Django unexpectedly stores only password hash, not algorithm parameters


I have a Django app which works as expected locally. It creates a user in a migration:

superuser = User.objects.create_superuser(
  username=username, email=email, password=password
)
superuser.save()

Locally it creates a password structure exactly as I'd expect:

MySQL [XXXX]> select * from auth_user;
+----+---------------------------------------------------------------------------+----------------------------+--------------+----------+------------+-----------+-------------------+----------+-----------+----------------------------+
| id | password                                                                  | last_login                 | is_superuser | username | first_name | last_name | email             | is_staff | is_active | date_joined                |
+----+---------------------------------------------------------------------------+----------------------------+--------------+----------+------------+-----------+-------------------+----------+-----------+----------------------------+
|  5 | argon2$argon2i$v=19$m=512,t=2,p=2$SXXXXXXXXXX2eVFl$KZdVItv/XXXXXXXXXXXuRg | 2020-05-15 16:26:01.713174 |            1 | internal |            |           | XXX@XXX.org |        1 |         1 | 2020-05-15 16:25:12.438746 |
+----+---------------------------------------------------------------------------+----------------------------+--------------+----------+------------+-----------+-------------------+----------+-----------+----------------------------+

In production it did something very odd, storing the hash but not any algorithm data:

MySQL [XXXX]> select * from auth_user;
+----+-------------------------------------------+------------+--------------+----------+------------+-----------+-------------------+----------+-----------+----------------------------+
| id | password                                  | last_login | is_superuser | username | first_name | last_name | email             | is_staff | is_active | date_joined|
+----+-------------------------------------------+------------+--------------+----------+------------+-----------+-------------------+----------+-----------+----------------------------+
|  1 | !rbx7XXXXXXXXXXXXXXXXu7o84FNI3tZcQc5Lgkqt | NULL       |            1 | internal |            |           | XXX@XXX.org |        1 |         1 | 2020-05-15 09:43:49.955879|
+----+-------------------------------------------+------------+--------------+----------+------------+-----------+-------------------+----------+-----------+----------------------------+

I have verified that the same docker image checksum is used for local testing and remotely.
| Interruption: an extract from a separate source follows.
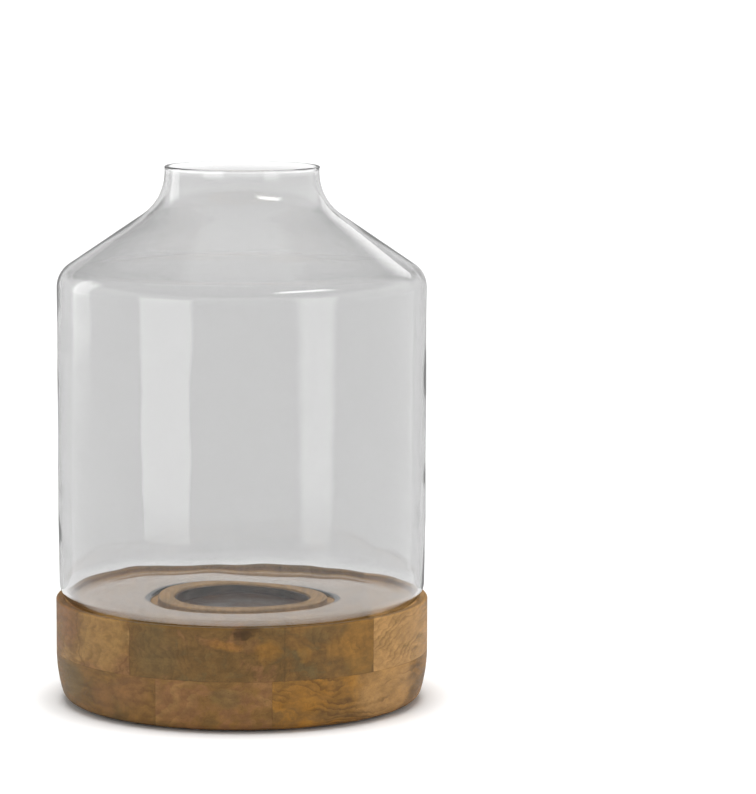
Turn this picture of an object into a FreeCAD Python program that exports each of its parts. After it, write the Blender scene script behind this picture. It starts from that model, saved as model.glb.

My requirements file is:

#
# This file is autogenerated by pip-compile
# To update, run:
#
#    pip-compile requirements.in
#
argon2-cffi==19.2.0       # via django
boto==2.49.0              # via django-ses
brotli==1.0.7             # via whitenoise
certifi==2020.4.5.1       # via requests, sentry-sdk
cffi==1.14.0              # via argon2-cffi
chardet==3.0.4            # via requests
django-environ==0.4.5     # via -r requirements.in
django-ipware==2.1.0      # via django-structlog
django-prometheus==1.1.0  # via -r requirements.in
django-ses==0.8.14        # via -r requirements.in
django-structlog==1.5.2   # via -r requirements.in
django-zxcvbn-password==2.1.0  # via -r requirements.in
django[argon2]==2.2.3     # via -r requirements.in, django-structlog, djangorestframework
djangorestframework==3.11.0  # via -r requirements.in
future==0.18.2            # via django-ses
gunicorn==20.0.4          # via -r requirements.in
idna==2.9                 # via requests
incuna-mail==4.0.0        # via -r requirements.in
mysqlclient==1.4.6        # via -r requirements.in
prometheus-client==0.7.1  # via django-prometheus
pycparser==2.20           # via cffi
pytz==2019.3              # via django, django-ses
requests==2.23.0          # via -r requirements.in
sentry-sdk==0.14.3        # via -r requirements.in
six==1.14.0               # via -r requirements.in, argon2-cffi, structlog
sqlparse==0.3.1           # via django
structlog==20.1.0         # via django-structlog
urllib3==1.25.9           # via requests, sentry-sdk
whitenoise[brotli]==5.0.1  # via -r requirements.in
zxcvbn==4.4.28            # via django-zxcvbn-password

# The following packages are considered to be unsafe in a requirements file:
# setuptools

What could cause this?


Solution

  • This was caused by a blank password supplied in config resulting in an un-usable password being set. User.objects.create_superuser sets an unusable password when an empty string is supplied. The docs say:

    If no password is provided, set_unusable_password() will be called.

    https://docs.djangoproject.com/en/3.0/ref/contrib/auth/#django.contrib.auth.models.UserManager.create_user

    However an empty string seems to be treated as "no password" (which was unexpected, although not so surprising given Python's falsy treatment of empty strings). There was a bug in the configuration of the service which caused an empty password to be passed to it.

    The reason for the unexpected different format is that an un-usable password appears not to use the same hash function structure.